I hope that these tips help you and make your move as stress free as possible!
Wednesday, August 14, 2019
Hi! Hello! Do you even remember who I am at this point? Ahah! Well let me tell you... I've been a busy bee and we've uprooted our lives and moved across the state! I am now a Wichitan. J graduated college and got a job in Wichita, so here we are. She was offered the job in February and we kind of sought other opportunities first, because I'll be honest, I wasn't super excited about moving. Super long story short and a lot of discussions later, we decided to take the opportunity. It was the best opportunity and once I got on board and got over the dread of moving, I was actually excited. I love a bigger city and Wichita is the largest city in Kansas, so that works out nicely.

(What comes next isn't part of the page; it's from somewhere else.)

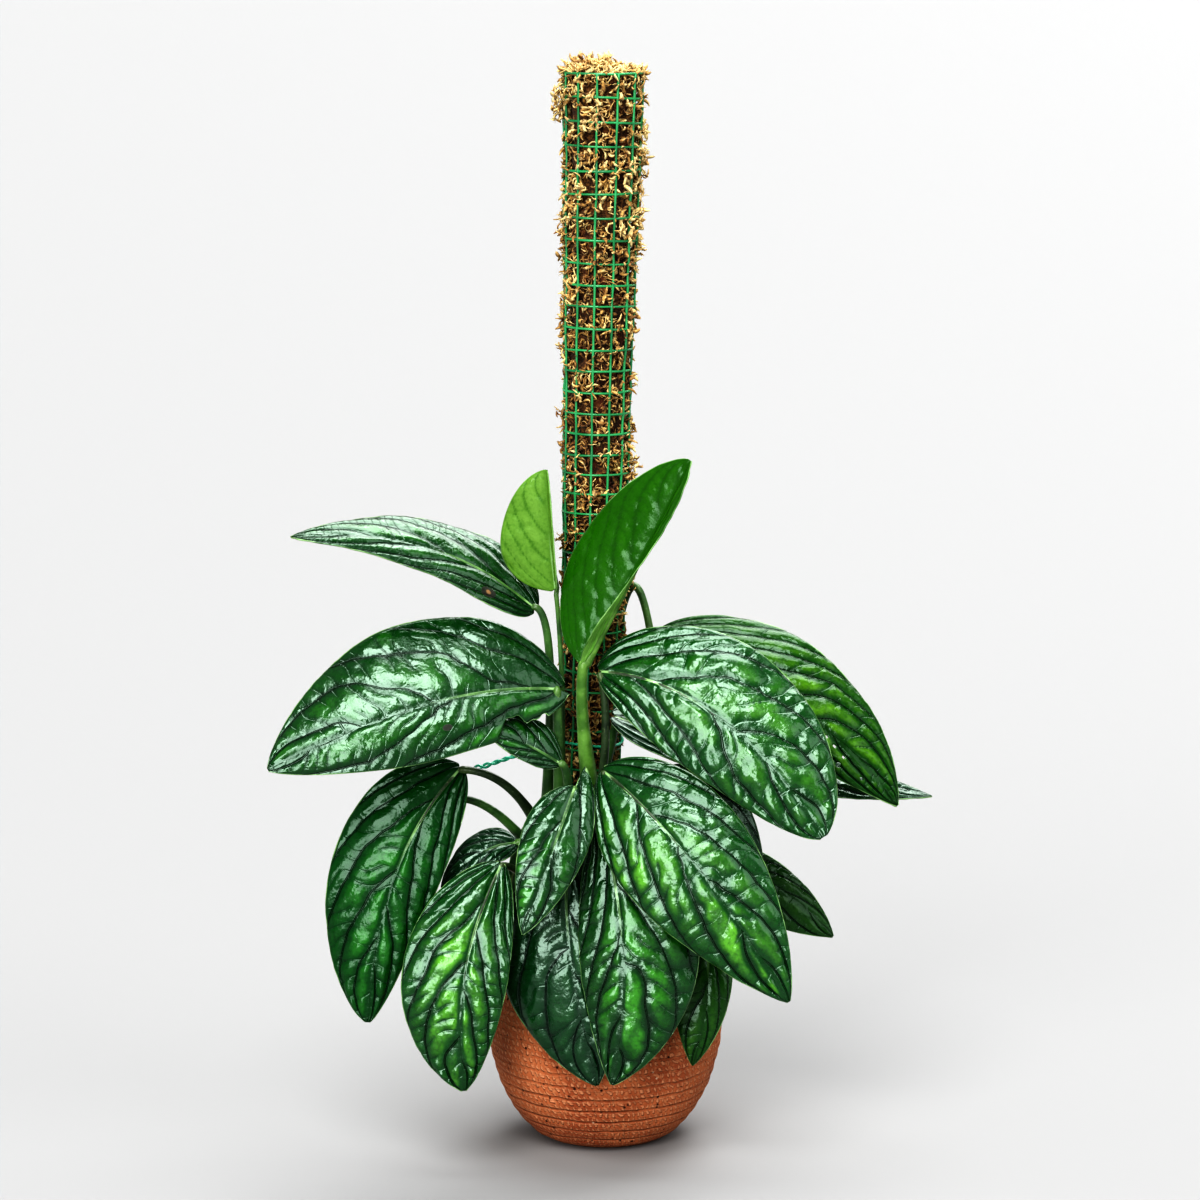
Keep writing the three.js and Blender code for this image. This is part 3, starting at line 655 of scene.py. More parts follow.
net, tree, shader = new_finish("green_net", **{"Specular IOR Level": 0.55, "Coat Weight": 0.2, "Coat Roughness": 0.2})
body = blend(tree, mottle(tree, 30, 0.35, 0.65), colour("1c7246"), colour("34965e"))
feed(tree, shader, Base_Color=body, Roughness=mottle(tree, 200, 0.3, 0.7, 0.25, 0.42))
mesh_piece("green_netting", bm, [net], ["netting"])


# Stems: five jointed climbing stems that stand in the soil round the pole and lean on the netting. Each has
# a ringed node every few centimetres, where a leaf sat, and a papery brown scar under it.
STEM_RADIUS = 6
STEM_NODE_PITCH = 34
STEM_FOOT = 60
STEM_STEPS = 60
STEM_SIDES = 18
# Where each stem stands, to the right and to the back, and how high it reaches
STEM_PLACES = {
    "front": (-12, -37, 300), "front_left": (-36, -28, 262), "left": (-48, -4, 262),
    "right": (20, -14, 250), "back": (-6, 36, 290),
}

stem_skin, tree, shader = new_finish("stem_skin", **{"Specular IOR Level": 0.45})
ring_mark = attribute(tree, "scar")
body = blend(tree, mottle(tree, 45, 0.35, 0.65), colour("34471f"), colour("4f6a35"))
body = blend(tree, mottle(tree, 300, 0.55, 0.75, 0.0, 0.5), body, colour("7a8658"))
feed(
    tree, shader, Base_Color=blend(tree, ring_mark, body, colour("4a3b26")),
    Roughness=fade(tree, ring_mark, 0.0, 1.0, 0.4, 0.8), Normal=fine_relief(tree, 400, 0.5),
)

for stem_name, (x, y, top) in STEM_PLACES.items():
    bm = bmesh.new()
    heights = [STEM_FOOT + (top - STEM_FOOT) * k / STEM_STEPS for k in range(STEM_STEPS + 1)]
    beat = [abs((h / STEM_NODE_PITCH + 0.02 * x) % 1 - 0.5) * STEM_NODE_PITCH for h in heights]
    radii = [STEM_RADIUS * (0.88 + 0.16 * math.exp(-(d / 2.6) ** 2)) for d in beat]
    radii[-1], radii[-2] = 1.5, 4.4
    rod(bm, [Vector((x, y, h)) for h in heights], radii, STEM_SIDES)
    bmesh.ops.recalc_face_normals(bm, faces=bm.faces)
    stem = mesh_piece("climbing_stem_" + stem_name, bm, [stem_skin], ["stem_" + stem_name])
    stem_heights = vertex_places(stem.data)[:, 2] / MM
    from_node = np.abs((stem_heights / STEM_NODE_PITCH + 0.02 * x) % 1 - 0.5) * STEM_NODE_PITCH
    set_values(stem.data, "scar", np.exp(-(from_node / 1.6) ** 2))


# Leaves: 23 thick, glossy blades, each grown on its own stalk. Between their sunken side veins, which sweep
# towards the tip, the blade bulges in rows of blisters. The two youngest are thin, light and nearly smooth.
BLADE_THICKNESS = 0.9
BLADE_ARCH = 0.22
BLADE_RIPPLE = 0.03
BLADE_WAVES = 2.5
# A blade broader than this, if it is on the plant's front, gets the finer grid: columns across, rows along
BROAD_WIDTH = 75
FINE_GRID = (56, 116)
PLAIN_GRID = (40, 80)
# Neighbouring rows of blisters are shifted by this share of a blister
STAGGER = 0.618
YOUNG_TONES = ("bright", "lime")
# Side veins leave the midrib at a wide angle and turn to run along the margin: how far back a vein lies per
# share of the half width, to the first and second power
SWEEP = (0.36, 0.45)
# Colours of a blade: its grooves, painted dark as the shade in them, its bulges, the yellower patches on them, partly
# the blade's own tone and partly painted light on the bulge tops, and its underside
TONES = {
    "deep": dict(shaded_groove="011c06", bulge="07380f", warm_lit_patch="3a7c20", back="4c7a4e"),
    "fresh": dict(shaded_groove="012006", bulge="0a4212", warm_lit_patch="5a962c", back="58864c"),
    "sunlit": dict(shaded_groove="032406", bulge="17440c", warm_lit_patch="52801c", back="5c8444"),
    "satin": dict(shaded_groove="02240a", bulge="0a4014", warm_lit_patch="2c6c24", back="3e6242"),
    # dark: a darker copy of the colours, painted shade, for the blades set behind and under other blades
    "dark": dict(shaded_groove="01160a", bulge="0a3418", warm_lit_patch="28582a", back="3e6242"),
    "olive": dict(shaded_groove="0a240a", bulge="204616", warm_lit_patch="3c641c", back="4c6e3c"),
    "bright": dict(shaded_groove="1e4c06", bulge="245804", warm_lit_patch="3a7016", back="82b858"),
    "lime": dict(shaded_groove="446e1e", bulge="668c3a", warm_lit_patch="7ea250", back="749c50"),
}
# How strongly the less glossy blades mirror the light, where the others have PLAIN_SHINE
PLAIN_SHINE = 0.85
SHINE = {"bright": 0.4, "lime": 0.4, "sunlit": 0.38, "satin": 0.45, "olive": 0.45}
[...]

I did have some emotional hiccups to work through. I'm not huge on "change" and this was big "change". We spent the summer enjoying time with friends & family before we moved. Then before we knew it, it was getting time to move. That was not fun. I purged so much stuff, you have no idea. We went from a 3 bedroom, 3 bathroom loft apartment to a 2 bedroom, 1 bath house. I purged so much "crap" that I'm pretty sure I'm never buying anything again. That minimalist lifestyle is looking pretty damn good!